By Jenny Neyman
Redoubt Reporter
After a couple 16-hour days in a row trying to keep up with the sea of sockeye salmon pouring into Custom Seafood Processors, in Soldotna, brought by dip-netters and sportfishermen hauling them from the massive runs surging into the Kenai and Kasilof rivers, Coy Kirby said he could fillet fish with his eyes closed.
In a way, he has been.
“You work 16-hour days, then you go to sleep and you dream about filleting fish. You wake up and you’re filleting your girlfriend’s pillow,” said Kirby, 23, of Soldotna.
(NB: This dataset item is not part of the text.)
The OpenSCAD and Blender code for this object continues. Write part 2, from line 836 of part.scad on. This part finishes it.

Next to him on the line Friday, deftly slicking his knife along each side of a salmon spine, peeling red flesh from white bone and silver carcass, was Zach Oakley, 20, of Soldotna. He’s also been feeling the effects of the recent swell of salmon.
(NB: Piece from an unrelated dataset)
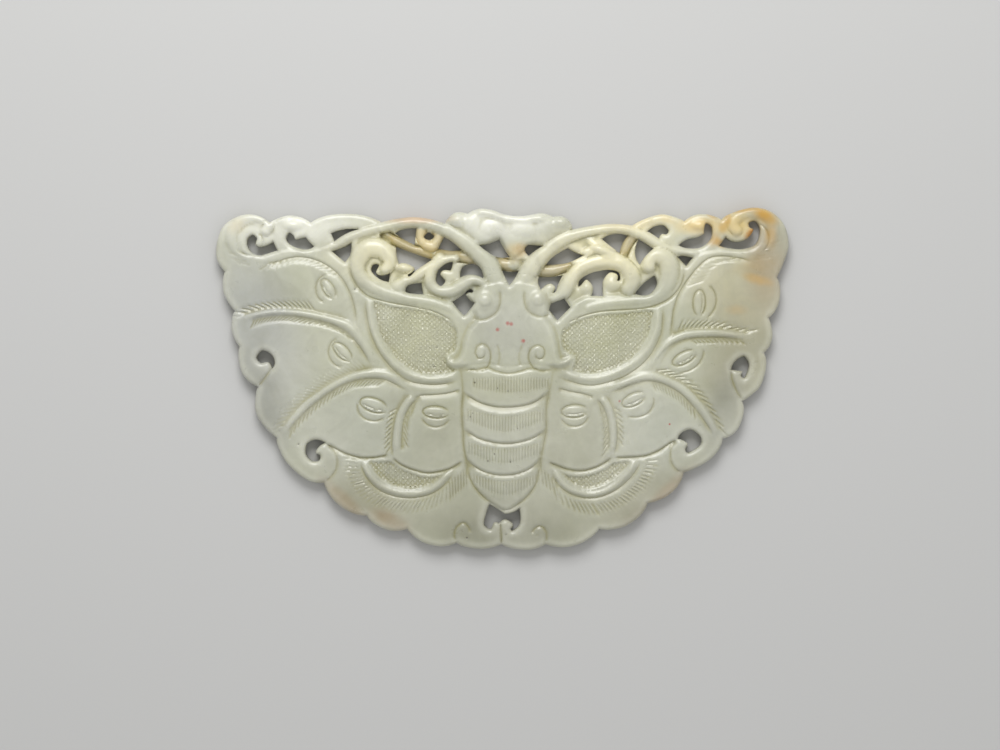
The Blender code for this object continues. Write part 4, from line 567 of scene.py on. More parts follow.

“You have some weird dreams,” he said. “I had a dream last night that I was putting all my stuff in bags — my wallet and socks and all my random things — and vacuum sealing it,” Oakley said.
The sea has bestowed an unexpected bounty upon Cook Inlet — a bumper sockeye run to the Kenai and Kasilof rivers — surprising in both the amount of fish and their early arrival. Usually, the Kenai sockeye run hits its peak the last week of July. This year, however, the sockeye counter in the Kenai River clocked a record-breaking 230,643 on July 17, followed by another whopping 177,000-plus on July 18.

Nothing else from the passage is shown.